The Revulsion and Fear of the Freedom?

Tagged the Big Easy, it is true that New Orleans is a small city with an excess of culture, as well as indulgence. Like another small city, Sarajevo, it punches way above its weight when producing art, film and music and history – frequently besieged by intolerance with diversity fending off the barbarian impulses and culture feeding the starving. The history of New Orleans is one of complexity, from Empires seeking to make it their own, to residences where rich masters kept their mixed-race concubines. It is not always to be proud of including the “New Orleans Massacre”  , where soon after the war racist mobs killed hundreds of peaceful demonstrators white and black, including many US Army Veterans who had defended the Union then seeking the right to vote for all in the post Civil War America. New Orleans frequently set the trend, only to see it subdued.

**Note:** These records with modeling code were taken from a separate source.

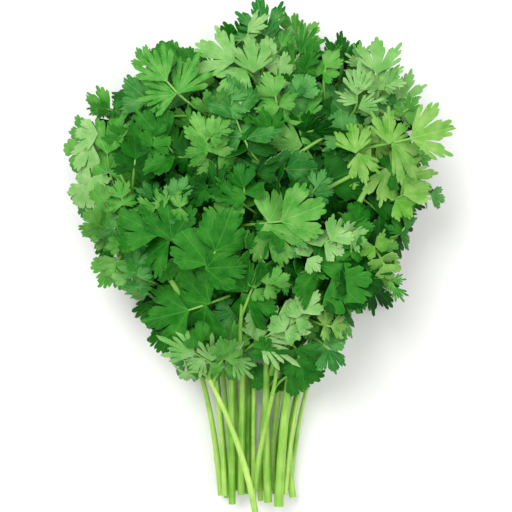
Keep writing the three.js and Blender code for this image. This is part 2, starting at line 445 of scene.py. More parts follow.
@dataclass(frozen=True)
class RimShape:
    """A leaflet's rim: tooth tips and the cuts between them, as angles and reach for a length of 1.

    The lists hold one half, from the middle tip outwards, and end with the back corner.
    """

    tips: tuple[tuple[float, float], ...]
    cuts: tuple[tuple[float, float], ...]
    steps: int = 2

    @property
    def teeth(self) -> int:
        """The number of tooth spacings from one back corner to the other."""
        return 2 * len(self.cuts) - 1

    def rays(self, chance: random.Random, uneven: float) -> list[tuple[float, float]]:
        """List the rim as angle in radians and reach, from one back corner to the other.

        Args:
            chance: The source of this leaflet's own irregularity.
            uneven: How far a tooth strays from its usual reach, as a share.

        Returns:
            One angle and reach for each ray of the blade.
        """
        right = self._half(chance, uneven)
        left = self._half(chance, uneven)
        left[0] = right[0]
        return [(-angle, reach) for angle, reach in reversed(left)] + right[1:]

    def _half(self, chance: random.Random, uneven: float) -> list[tuple[float, float]]:
        """Round one half of the rim from tip to cut and on to the next tip.

        Args:
            chance: The source of this half's own irregularity.
            uneven: How far a tooth strays from its usual reach, as a share.

        Returns:
            One angle in radians and reach for each ray, from the middle tip outwards.
        """
        tips = [(a, r * (1 + chance.uniform(-uneven, uneven))) for a, r in self.tips]
        cuts = [(a, r * (1 + chance.uniform(-uneven, uneven))) for a, r in self.cuts]
        points = [tips[0]]
        for number, cut in enumerate(cuts):
            points += self._arc(tips[number], cut)
            if number + 1 < len(tips):
                points += list(reversed(self._arc(tips[number + 1], cut)))[1:] + [tips[number + 1]]
        return [(math.radians(a), r) for a, r in points]

    def _arc(self, tip: tuple[float, float], cut: tuple[float, float]) -> list[tuple[float, float]]:
        """Round a tooth from just past its tip down to a cut.

        Args:
            tip: The tooth's tip, as an angle and a reach.
            cut: The cut beside it, in the same form.

        Returns:
            The rim's points, in the same form.
        """
        arc = []
        for step in range(1, self.steps + 1):
            share = 1.0 - (1.0 - step / self.steps) ** 1.4
            drop = math.sqrt(max(0.0, 1.0 - share * share))
            arc.append((mix_value(tip[0], cut[0], share), cut[1] + (tip[1] - cut[1]) * drop))
        return arc


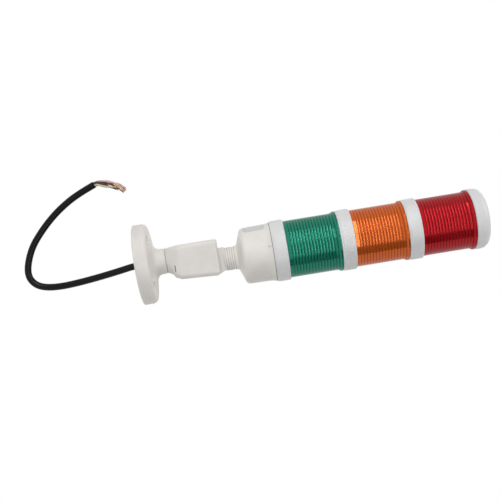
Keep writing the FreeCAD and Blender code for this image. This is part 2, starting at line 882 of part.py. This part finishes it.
# Cap that closes the top tier
def top_cap(z):
    crown = z + cap_height
    edge_z = crown - cap_dome
    plug_inner = plug_radius - plug_wall
    shell = turned([
        (0, z),
        (collar_foot_radius, z),
        (collar_radius, z + cap_foot_height, cap_foot_blend),
        (collar_radius - cap_draft, edge_z, cap_edge_round),
        (0, crown),
    ], lamp_offset)
    hollow = turned([
        (0, z),
        (plug_inner, z),
        (plug_inner, edge_z - cap_wall, cap_edge_round - cap_wall),
        (0, crown - cap_wall),
    ], lamp_offset)
    return shell.fuse(plug_ring(z)).cut(hollow)


# Base
save("base_flange", base_flange())
save("cable_seal", cable_seal())
route = [FreeCAD.Vector(x, 0, z) for x, z in cord_route]
save("supply_cord", along_route(route, cord_diameter, "supply_cord"))
for core, values in core_routes.items():
    save(core, along_route(core_points(*values), core_diameter, core))

# Knuckle
save("knuckle_fork", knuckle_fork())
save("swivel_washer", spigot_washer(swivel_nut_width, swivel_radius, washer_top, 0.0))
save("swivel_nut", spigot_nut(swivel_nut_width, swivel_radius, swivel_nut_bottom, 0.0))
save("hinge_screw", hinge_screw())
save("hinge_washer", hinge_washer())
save("hinge_insert", hinge_insert())

# Neck, cup and driver
save("knuckle_tongue", knuckle_tongue())
neck_washer_top = cup_floor + washer_thickness
save("neck_washer", spigot_washer(neck_nut_width, neck_spigot_radius, neck_washer_top, lamp_offset))
save("neck_nut", spigot_nut(neck_nut_width, neck_spigot_radius, neck_washer_top, lamp_offset))
save("lamp_cup", lamp_cup())
save("driver_board", driver_board())
save("board_screws", *board_screws())
save("terminal_block", terminal_block())
save("capacitors", *capacitors())
save("contact_socket", contact_socket())

# Tiers, from the cup up
for tier, colour in enumerate(["green", "orange", "red"]):
    base = first_collar + tier * tier_pitch
    blade_top = base + collar_floor_top + board_thickness + contact_tail
    save("seal_" + colour, seal_ring(base))
    save("module_base_" + colour, module_base(base))
    save("lens_" + colour, lens(base + collar_height))
    save("led_board_" + colour, led_board(base))
    save("light_column_" + colour, light_column(base))
    save("light_strips_" + colour, *light_strips(base))
    save("light_chips_" + colour, *light_chips(base))
    save("contact_blades_" + colour, *contact_blades(base - contact_reach, blade_top))

# Cap
cap_bottom = first_collar + 3 * tier_pitch
save("seal_cap", seal_ring(cap_bottom))
save("top_cap", top_cap(cap_bottom))
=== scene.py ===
import bpy
import math
from mathutils import Matrix, Vector


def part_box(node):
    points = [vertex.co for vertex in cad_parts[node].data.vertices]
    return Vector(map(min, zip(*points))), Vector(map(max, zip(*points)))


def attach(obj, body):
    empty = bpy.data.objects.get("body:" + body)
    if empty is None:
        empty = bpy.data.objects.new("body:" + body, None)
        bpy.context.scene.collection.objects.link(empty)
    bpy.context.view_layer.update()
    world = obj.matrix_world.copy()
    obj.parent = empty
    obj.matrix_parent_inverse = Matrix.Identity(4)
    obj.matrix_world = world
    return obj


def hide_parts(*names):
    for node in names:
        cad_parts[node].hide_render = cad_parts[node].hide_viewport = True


# Looks of a three-tier stack light, in metres, with +Z towards its cap and +X the way it folds
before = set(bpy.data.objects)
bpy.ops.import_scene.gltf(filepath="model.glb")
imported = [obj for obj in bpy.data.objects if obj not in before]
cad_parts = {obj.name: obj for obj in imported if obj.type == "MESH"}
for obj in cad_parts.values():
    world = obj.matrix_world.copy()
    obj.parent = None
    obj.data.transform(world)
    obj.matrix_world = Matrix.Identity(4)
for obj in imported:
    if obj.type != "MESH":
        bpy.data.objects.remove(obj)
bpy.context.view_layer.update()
print("frame loaded:", len(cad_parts), "nodes")

# Camera, almost level, and rolled so that the light lies across the picture. Angles in degrees
cameraSet = {
    "place": (0.0024, -0.7759, 0.0901),
    "tilt": 0.59,
    "roll": 80.74,
    "lens": 63.86,
    "sensor": 36.0,
}


def addCamera(look):
    tilt = math.radians(look["tilt"])
    roll = math.radians(look["roll"])
    ahead = Vector((0, math.cos(tilt), math.sin(tilt)))
    level = Vector((1, 0, 0))
    right = level * math.cos(roll) + level.cross(ahead) * math.sin(roll)
    turn = Matrix((right, right.cross(ahead), -ahead)).transposed()
    camera = bpy.data.objects.new("camera", bpy.data.cameras.new("camera"))
    camera.data.lens = look["lens"]
    camera.data.sensor_width = look["sensor"]
    camera.matrix_world = Matrix.Translation(look["place"]) @ turn.to_4x4()
    bpy.context.collection.objects.link(camera)
    bpy.context.scene.camera = camera


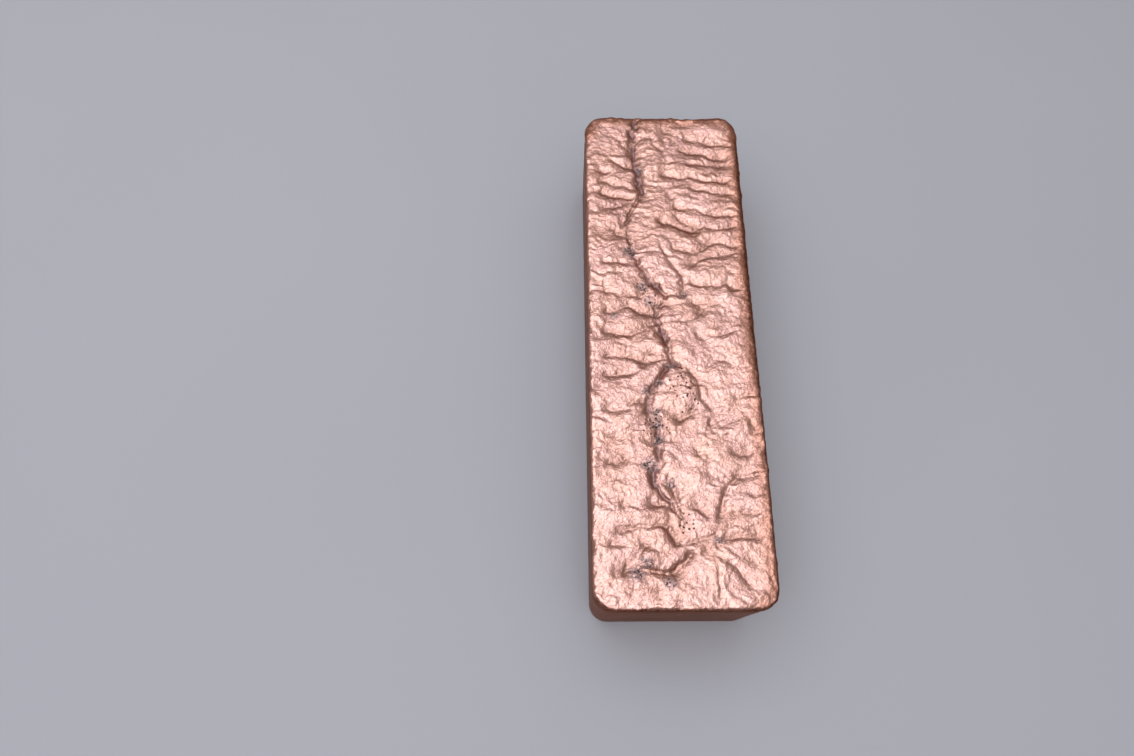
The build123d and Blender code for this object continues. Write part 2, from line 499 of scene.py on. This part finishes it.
def rim_share(p, q):
    """The rim's radius as a share of the widest: wide behind and far along the right, tight elsewhere."""
    back = smooth(q, 80, 99)
    right_back = smooth(p, 20, 29) * smooth(q + 8 * noise(q / 9, p / 9, 36), -60, 25)
    wide = np.maximum(back, right_back) + 0.25 * noise(p / 8, q / 8, 35)
    return tight_rim + (1 - tight_rim) * np.clip(wide, 0, 1)


def rim_shade_tint(p, q, flat_out, turn, wide):
    """How far the rim's painted shade shows in brown: all round where it rolls under, and inwards where the
    rim is broad.
    """
    broad = np.maximum(smooth(wide, 0.55, 0.85), 0.85 * smooth(p, 21, 26))
    near_edge = smooth(flat_out, corner_radius - 8, corner_radius - 2)
    near_edge = np.clip(near_edge + 0.25 * noise(p / 1.5, q / 1.5, 41), 0, 1)
    return np.maximum(0.6 * smooth(turn, 0.5, 1.2), near_edge * broad)


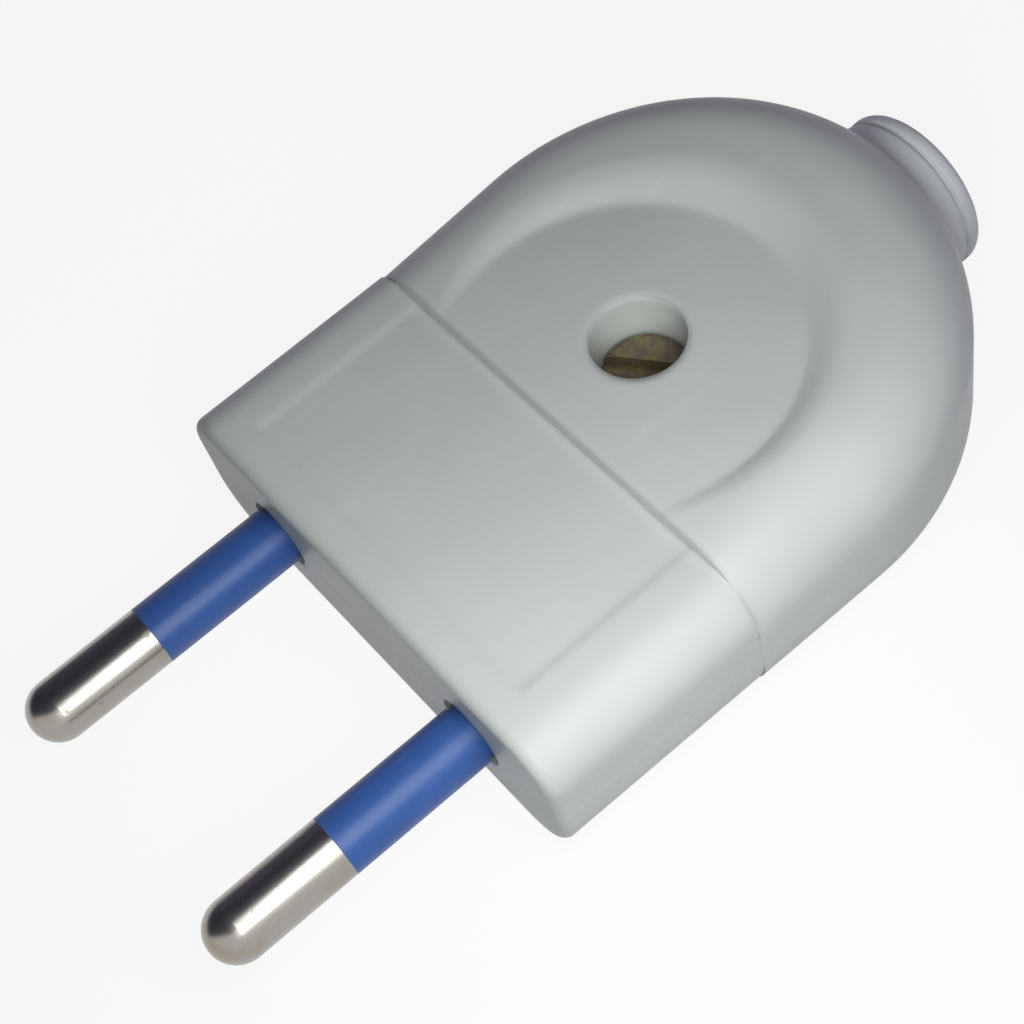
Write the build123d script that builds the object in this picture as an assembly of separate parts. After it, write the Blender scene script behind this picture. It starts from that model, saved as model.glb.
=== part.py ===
from build123d import *
import math
import os

os.makedirs("parts", exist_ok=True)

# Frame: origin on the front face, midway between the pins, on the pin axes.
# X runs from the left pin to the right pin, the pins point to -Y, +Z is up.
# The two halves meet on the plane z = 0.

# body outline
FRONT_HALF_W = 17.4
TAIL_R = 17.58
TAIL_CENTRE_Y = 24.63
FRONT_EDGE_R = 0.7

# cover heights and edge rounding
DECK_TOP = 5.93
DECK_EDGE_R = 3.3
STEP_Y = 15.1
GRIP_TOP_AT_STEP = 6.75
GRIP_TOP_SLOPE = 0.095
GRIP_EDGE_R = 5.0
GRIP_PROUD = 0.08

# base depth and edge rounding
BASE_DEPTH = 5.6
BASE_EDGE_R = 4.2

# thumb dish and label panel in the cover
SCREW_Y = 22.3
DISH_FLOOR_Z = GRIP_TOP_AT_STEP - 0.03
DISH_RIM_R = 12.9
DISH_ROLL_R = 3.0
DISH_WALL_ANGLE = 34.0
DISH_CLEAR = 0.02
DISH_DEEPEST = 3.0
PANEL_HALF_W = 12.3
PANEL_FRONT_Y = 2.7
PANEL_DEPTH = 0.12
PANEL_EDGE_ANGLE = 68.0

# walls
SIDE_WALL = 1.8
FRONT_WALL = 2.4
FLOOR_WALL = 1.5
DECK_WALL = 1.65
CEILING_Z = 5.3
RIB_T = 1.4
ROOT_LAP = 0.2
PIN_RIB_HALF_W = 4.2
NECK_RIB_HALF_W = 8.2
REST_RIB_HALF_W = 3.6
REST_RIB_T = 1.2
CROSS_RIB_HALF_W = 11.0
CROSS_RIB_DROP = 1.1
SIDE_RIB_T = 1.0
SIDE_RIB_Y0 = 24.0
SIDE_RIB_Y1 = 30.5
SIDE_RIB_DROP = 0.9
STEP_ROOM = 1.6
ROOM_LAP = 0.4
BARRIER_T = 1.2
CRADLE_T = 2.0
CRADLE_TOP_Z = -0.8
WEB_T = 1.0
WEB_TOP_Z = -0.6
WEB_REACH = 5.4
CRADLE_GAP = 0.3
POST_ROOT = 0.8

# alignment lip of the base in the rebate of the cover
LIP_HEIGHT = 1.0
LIP_SET_IN = 0.9
LIP_GAP = 0.1
LIP_STOP = 1.5
BARRIER_TOP_Z = 3.0
SEAM_DEPTH = 0.08
SEAM_HEIGHT = 0.08

# contact pins
PIN_PITCH = 19.0
PIN_R = 2.0
PIN_LENGTH = 19.0
SLEEVE_LENGTH = 10.0
SLEEVE_ROOT_Y = 2.3
SLEEVE_STEP_Y = -0.3
SLEEVE_ROOT_R = 1.84
SHANK_R = 1.8
CORE_R = 1.5
SLEEVE_GAP = 0.05
SEAT_GAP = 0.1
MOUTH_GAP = 0.4
MOUTH_DEPTH = 1.0
COLLAR_R = 3.1
COLLAR_Y0 = 3.4
COLLAR_T = 1.2
COLLAR_GAP = 0.1

# terminals
TONGUE_W = 5.6
TONGUE_Y0 = 7.0
TONGUE_Y1 = 15.0
TONGUE_BOTTOM = -2.2
TONGUE_TOP = 0.6
TERMINAL_Y = 11.2
SADDLE_T = 0.7
SADDLE_WING_T = 0.5
SADDLE_WING_GAP = 0.1
SADDLE_LEN = 5.4
WING_DROP = 1.4
WING_SET_IN = 0.6
SADDLE_BEND_R = 0.4
SCREW_R = 1.5
SCREW_GAP = 0.1
T_HEAD_R = 2.6
T_HEAD_H = 1.7
T_SHANK_LEN = 4.6

# cover screw, counterbore and captive nut
HOLE_R = 2.98
HEAD_SEAT_Z = 1.9
C_HEAD_R = 2.75
C_HEAD_H = 1.9
C_SHANK_LEN = 6.8
BOSS_R = 4.6
BOSS_TOP_Z = 0.5
NUT_AF = 5.5
NUT_T = 2.4
NUT_TOP_Z = -2.8
NUT_GAP = 0.1

# cord clamp
CLAMP_SET_IN = 10.21
CLAMP_PITCH = 14.4
POST_R = 2.4
POST_TOP_Z = 1.0
BAR_LEN = 19.4
BAR_W = 5.2
BAR_T = 1.5
BAR_TOOTH = 0.5
CL_SCREW_R = 1.2
CL_HEAD_R = 2.3
CL_HEAD_H = 1.4
CL_SHANK_LEN = 5.4
CL_HOLE_DEPTH = 4.5
CL_THREAD_GAP = 0.05
CORD_R = 2.9

# cord guard
GUARD_R = 5.57
GUARD_OUT = 2.94
GUARD_SEAT_IN = 1.91
GUARD_GAP = 0.1
NECK_R = 3.8
NECK_LEN = 1.5
FLANGE_T = 1.6
FLANGE_HALF_W = 5.4
FLANGE_HALF_H = 3.6
FLANGE_CORNER_R = 2.0
GROOVE_BACK = 1.2
GROOVE_W = 0.25
GROOVE_DEPTH = 0.3
GROOVE_ROUND_R = 0.2
GUARD_EDGE_R = 0.7

# derived sizes
PIN_X = PIN_PITCH / 2
PIN_SEAT_R = SLEEVE_ROOT_R + SEAT_GAP
CLAMP_X = CLAMP_PITCH / 2
TAIL_Y = TAIL_CENTRE_Y + TAIL_R
CLAMP_Y = TAIL_Y - CLAMP_SET_IN
GUARD_END_Y = TAIL_Y + GUARD_OUT
GUARD_SHOULDER_Y = TAIL_Y - GUARD_SEAT_IN
GROOVE_Y = GUARD_END_Y - GROOVE_BACK
FLANGE_Y1 = GUARD_SHOULDER_Y - NECK_LEN
FLANGE_Y0 = FLANGE_Y1 - FLANGE_T
NECK_RIB_Y0 = FLANGE_Y1 + GUARD_GAP
NECK_RIB_Y1 = GUARD_SHOULDER_Y - GUARD_GAP
FLOOR_Z = -BASE_DEPTH + FLOOR_WALL
OVERRUN = 8.0
FAR = 80.0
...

Like the music that has been birthed form its loins, New Orleans frequently is the chaos of jazz and the melancholy of the blues. It gives birth to hope and rebirth. New music is constantly given exposure, like Zydeco, a mixture of Cajun and local African-American influences. Tradition at times may appear like a fortress wall, but the new is a complement to the old in New Orleans, from the moneyed families of the Garden District to the artists working the well holes of the French Quarter. Racial, religious, economic and sexual orientation diversity mat be viewed as a product of tolerance; but it is also that which allows the production of New Orleans’ most important product, culture, the type to which we travel and also exported. Of course, that is what offends and perhaps scares some in greater America, and why they project New Orleans as an American version of  Sodom and Gomorrah.

 

Playing the Orchestra, but the Music and Instrument of Our Inclination:

We have been to the “Queens’ Parade” on Mardi Gras morning where we were enthralled by some of the most beautiful girls, who were not women. That did not make me gay even as we danced with other men and women in the streets. The New Orleans Jazz & Heritage Festival delivered some of the greatest exhibition of music on a global level but that did not mean that I wanted to become a musician – or if I did, I could opt to be the drummer rather than horn player. The architecture of New Orleans instills a serenity as well as excitement that drips the sweat of life, but it does not mean that America or the globe needs to be built on the model of New Orleans. However, America and the world need cities like New Orleans and Sarajevo that store culture and also challenge the conformity.  (Read:  “The Decadence of Persecuting Deviance“)

 

Susan (Walter) Sacirbey and I are probably a bit biased when it comes to New Orleans. We both went to university there, met and fell in love, with the city and each other. Moreover, it has been part of our education, and enhanced respect for difference, moving beyond the flaws and failures and reaching for new heights. New Orleans is gritty and at times gripped by corruption, income inequality and police brutality but it is a city of beauty where the young and old, rich and poor, black and white rub — press in to consume life. It is a city unapologetic for its contradictions but more free of the hypocrisy than any of its neighbors. It is sometimes seen as a little sister to New York and San Francisco, but more accurately it is part of a trinity, with Key West as the hot son, or daughter!

 

Big Easy, a Rising Tide!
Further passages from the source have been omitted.